No incomodan las reyertas, las ofensas, los disturbios o las guerras. Lo que realmente nos incomoda es el relato que nos contamos cuando suceden determinados acontecimientos.
Y es que damos por hecho que la vida debe navegar siempre a nuestro favor y por eso vamos en busca de las situaciones, personas y lugares que refuerzan nuestra amada auto-imagen, mientras tratamos de esquivar lo que llamamos imprevistos porque los vivimos como una negación hacia nosotros.


Sin embargo lo único que conseguimos en nuestro afán por rechazar las situaciones que nos incomodan es que terminamos viviendo incómodamente.
Porque la incomodidad no surge debido a lo que estamos viviendo sino a la repulsa y la negación de lo que sucede al creer que debemos sentirnos siempre bien; que la vida debe seguir el guión que nosotros trazamos y que todo aquello que nos incomoda debe ser evitado, eludido, extirpado.
Pero para la vida todo aquello que sucede es digno de ser vivenciado. La vida no discrimina entre correcto o incorrecto. Por eso nos lleva siempre al filo del abismo y a la puerta de nuestros infiernos para sacudirnos de nuestras amadas convicciones, las cuales defendemos contra todas las tormentas que parecen amenazarlas.


Y es que la vida se ríe de todos los mantras pseudo-espirituales que recitamos y de todos los corsés estereotipados que nos hemos inventado para supuestamente protegernos de lo que catalogamos de negativo.
Por eso nos seguirá zarandeado hasta que nos rindamos y atrevamos a sentirnos terriblemente incómodos con la máscara de positivismo sin fundamento con la que tratamos de evitar esa parte de la vida que nos resulta más desagradable.
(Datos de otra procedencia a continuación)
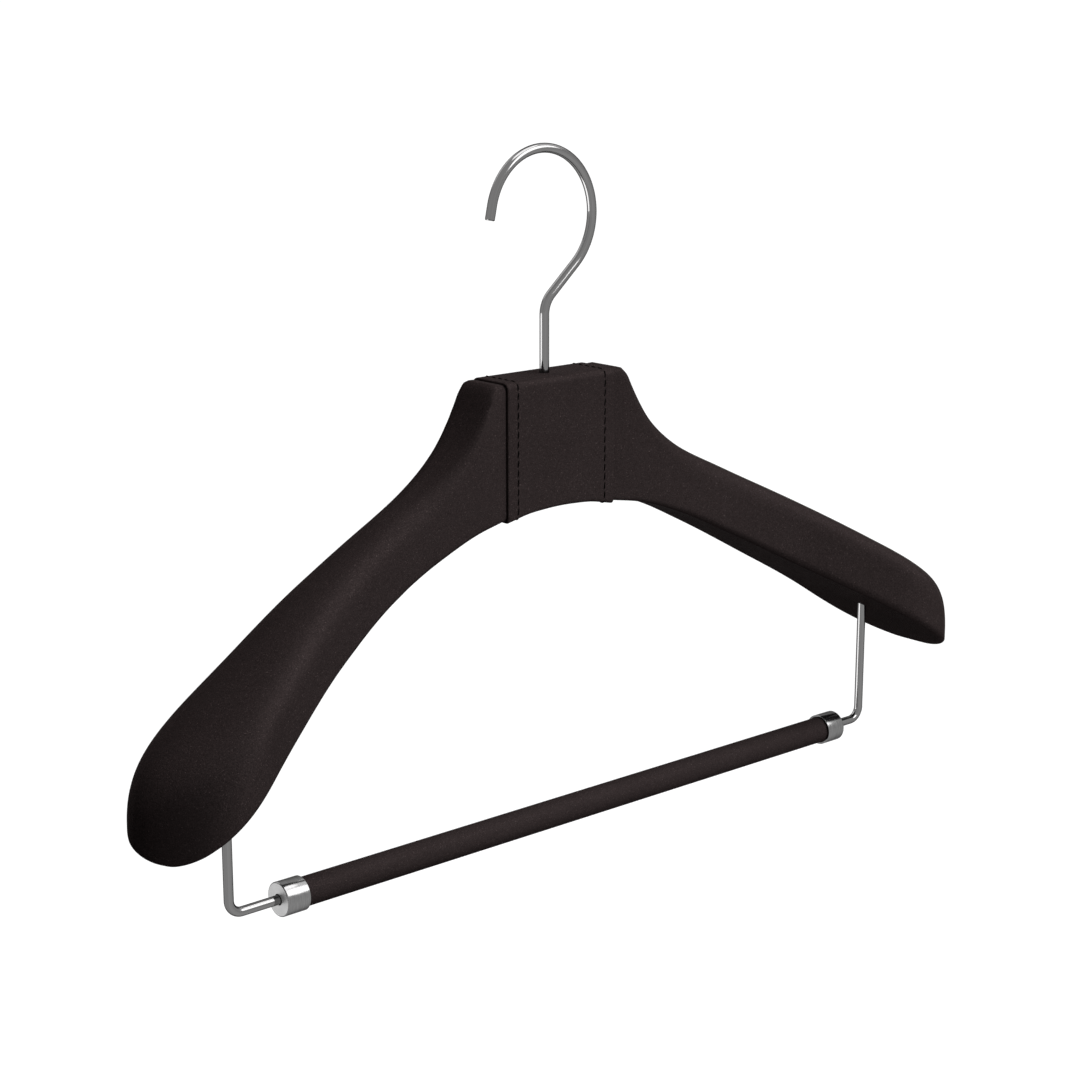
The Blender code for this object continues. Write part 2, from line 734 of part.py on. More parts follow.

Porque sólo entonces estaremos en disposición de trascender la incomodidad y podremos estar en disposición de “darnos la paz” con todo aquello que nos molesta, nos hiere, nos sacude, nos avergüenza y nos enfurece; porque eso es lo que nos abrirá a la comprensión de que la vida no pretende incomodarnos. No le importamos lo suficiente. Sin embargo, en este viaje al epicentro de aquello que nos agarrota, está la esperanza de aprender a Vivir en las circunstancias; abrazándolas, haciéndolas nuestras y, por tanto, dando sentido a aquello que una vez nos dejó desprovisto de sentido.